Ностальгия по московской архитектуре с ее покрытым снегом ампирно-теремным убранством высказалась в написанном с прохладным чувством пейзаже декабрьского Парижа. В акварели с видом из окна на улице Акаций запечатлены лишь верхние этажи доходных домов да крыши с дымившимися каминными трубами. Гораздо большего всплеска эмоций Суриков ожидал от встречи с Италией, куда отправился в конце января 1884 года. В Милане на площади Дуомо Суриков не один час провел возле кафедрального собора. «Там наружная красота соответствует внутренней, везде цельность идеи. Он мне напоминает громадный, обороченный сверху сталактит из белого мрамора. Колонные устои массивные, - писал он в Россию. - Окна сажен в пять. Свет от разноцветных стекол делает чудеса в освещении. Кое-где золотом охватит, потом синим захолодит, где розовым; одним словом, волшебство».
Расположившись на площадном пространстве с этюдником, художник перенес на акварельный лист светлые, едва уловимые рефлексы зыбкой воздушной среды, окутавшей готические стрельчатые башни миланского храма, возносившие под звуки органной мессы молитвы верующих к сакральным небесам.
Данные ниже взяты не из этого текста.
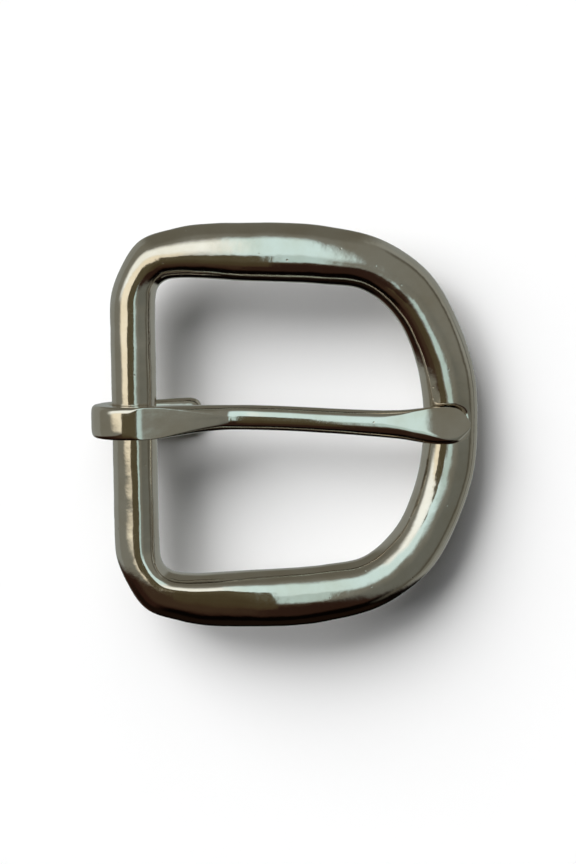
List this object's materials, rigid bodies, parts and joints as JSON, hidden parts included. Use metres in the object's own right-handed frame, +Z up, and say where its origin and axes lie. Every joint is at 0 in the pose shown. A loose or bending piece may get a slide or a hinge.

Художник посетил монастырь Санта-Мария делла Грацие, где поклонился «Тайной вечери» Леонардо да Винчи. На страницам своей книги хранительница семейной памяти Наталья Кончаловская изложила этот сюжет: «Фреска занимает одну только торцовую стену в глубине помещения... Потолок над головами сидящих за столом Христа и апостолов уходит вглубь, словно в подлинную стену трапезной, и служит продолжением ее сводам. Василий Иванович долго изучает поблекшие и осыпающиеся краски... Эти лица сейчас неясны, словно завешены какой-то вуалью, но сквозь эту завесу, может быть, еще сильнее и убедительнее экспрессия в каждом повороте, в каждом жесте людей. «Один из вас предаст меня!» - сказал Христос на этой последней тайной встрече, и все сдвинулось с места, все пришло в смятение и ужас... Василий Иванович еще раз осмотрел фреску и вышел, унося в себе чувство приобщения к таинству поисков, полному страданий, упований, напряжения и упорства».